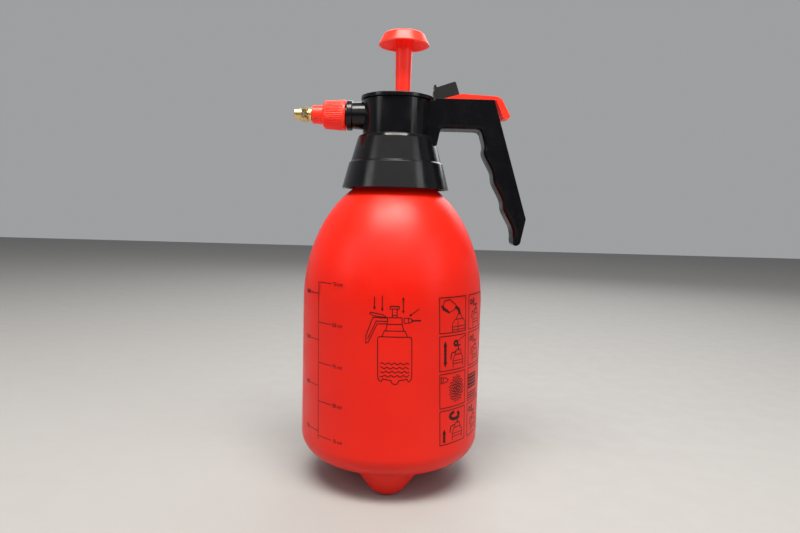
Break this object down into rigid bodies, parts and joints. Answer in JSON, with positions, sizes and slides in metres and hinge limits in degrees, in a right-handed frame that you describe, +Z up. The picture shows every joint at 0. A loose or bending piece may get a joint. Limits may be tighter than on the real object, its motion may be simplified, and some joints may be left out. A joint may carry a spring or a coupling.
{
  "type": "pump pressure sprayer",
  "caption": "Hand-held pump pressure sprayer: rounded plastic bottle, screw-on head with pump knob, side handle with trigger, and an adjustable brass nozzle.",
  "frame": {"origin": "on the surface that the sprayer stands on, under the middle of its outline from the nozzle tip to the back of the handle", "axes": "+Z up along the bottle, +X towards the handle, and the nozzle points along -X"},
  "size_m": [0.1844, 0.1432, 0.3532],
  "materials": {
    "bottle": "satin, slightly translucent blow-moulded plastic",
    "red_parts": "satin moulded plastic",
    "head": "gloss moulded plastic",
    "lock": "satin moulded plastic",
    "inner": "plain moulded plastic",
    "rubber": "moulded seal rubber",
    "brass": "turned brass",
    "steel": "bright wire"
  },
  "bodies": {
    "tank": {"tank": "bottle"},
    "neck_seal": {"neck_gasket": "rubber"},
    "head": {"head_housing": "head", "top_cap": "head", "pump_cylinder": "inner", "cylinder_o_ring": "rubber", "cylinder_foot": "head", "check_valve": "rubber", "valve_body": "inner", "gland_nut": "brass", "gland_o_ring": "rubber", "inlet_pipe": "inner", "delivery_pipe": "inner", "dip_tube": "inner", "strainer": "head", "trigger_pin": "steel", "valve_spring": "steel"},
    "plunger": {"pump_knob": "red_parts", "pump_rod": "red_parts", "piston": "inner", "piston_cup": "rubber"},
    "trigger": {"trigger": "red_parts"},
    "lock": {"lock_slider": "lock"},
    "stem": {"valve_stem": "brass", "poppet_seal": "rubber"},
    "collar_seal": {"nozzle_gasket": "rubber"},
    "collar": {"nozzle_collar": "red_parts", "nozzle_stem": "brass"},
    "cap_seal": {"nozzle_o_ring": "rubber"},
    "cap": {"nozzle_cap": "brass"}
  },
  "joints": [
    {"name": "head_lift", "type": "slide", "parent": "tank", "child": "neck_seal", "axis": [0, 0, 1], "range_m": [0, 0.0076]},
    {"name": "head_unscrew", "type": "hinge", "parent": "neck_seal", "child": "head", "pos_m": [-0.011, 0, 0.26], "axis": [0, 0, 1], "range_deg": [0, 540]},
    {"name": "pump_stroke", "type": "slide", "parent": "head", "child": "plunger", "axis": [0, 0, 1], "range_m": [-0.037, 0.028]},
    {"name": "trigger_press", "type": "hinge", "parent": "head", "child": "trigger", "pos_m": [0.021, 0, 0.2965], "axis": [0, 1, 0], "range_deg": [0, 7.5], "stiffness_Nm_per_rad": 0.18, "springref_deg": -11.46},
    {"name": "valve_travel", "type": "slide", "parent": "head", "child": "stem", "axis": [0, 0, -1], "range_m": [0, 0.0026], "deforming": ["valve_spring"]},
    {"name": "lock_slide", "type": "slide", "parent": "trigger", "child": "lock", "axis": [0.9604, 0, 0.2787], "range_m": [-0.0005, 0.004]},
    {"name": "collar_travel", "type": "slide", "parent": "head", "child": "collar_seal", "axis": [-1, 0, 0], "range_m": [0, 0.0061]},
    {"name": "collar_unscrew", "type": "hinge", "parent": "collar_seal", "child": "collar", "pos_m": [-0.061, 0, 0.2886], "axis": [-1, 0, 0], "range_deg": [0, 1080]},
    {"name": "nozzle_travel", "type": "slide", "parent": "collar", "child": "cap_seal", "axis": [-1, 0, 0], "range_m": [-0.00044, 0.0015]},
    {"name": "nozzle_adjust", "type": "hinge", "parent": "cap_seal", "child": "cap", "pos_m": [-0.087, 0, 0.2886], "axis": [-1, 0, 0], "range_deg": [-160, 545]}
  ],
  "couplings": [
    {"joint": "head_lift", "follows": "head_unscrew", "m_per_rad": 0.00079577},
    {"joint": "valve_travel", "follows": "trigger_press", "m_per_rad": 0.0192},
    {"joint": "collar_travel", "follows": "collar_unscrew", "m_per_rad": 0.00031831},
    {"joint": "nozzle_adjust", "follows": "nozzle_travel", "rad_per_m": 6283.2}
  ]
}
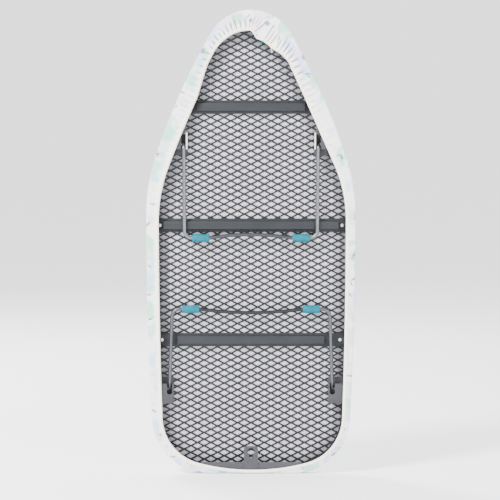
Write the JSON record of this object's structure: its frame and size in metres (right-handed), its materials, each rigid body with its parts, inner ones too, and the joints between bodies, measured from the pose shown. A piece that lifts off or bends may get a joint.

-- PROMPT --
Collect the lines that hold "materials".

-- RESPONSE TO THE EXERCISE --
  "materials": {
Write the JSON record of this object's structure: its frame and size in metres (right-handed), its materials, each rigid body with its parts, inner ones too, and the joints between bodies, measured from the pose shown. A piece that lifts off or bends may get a joint.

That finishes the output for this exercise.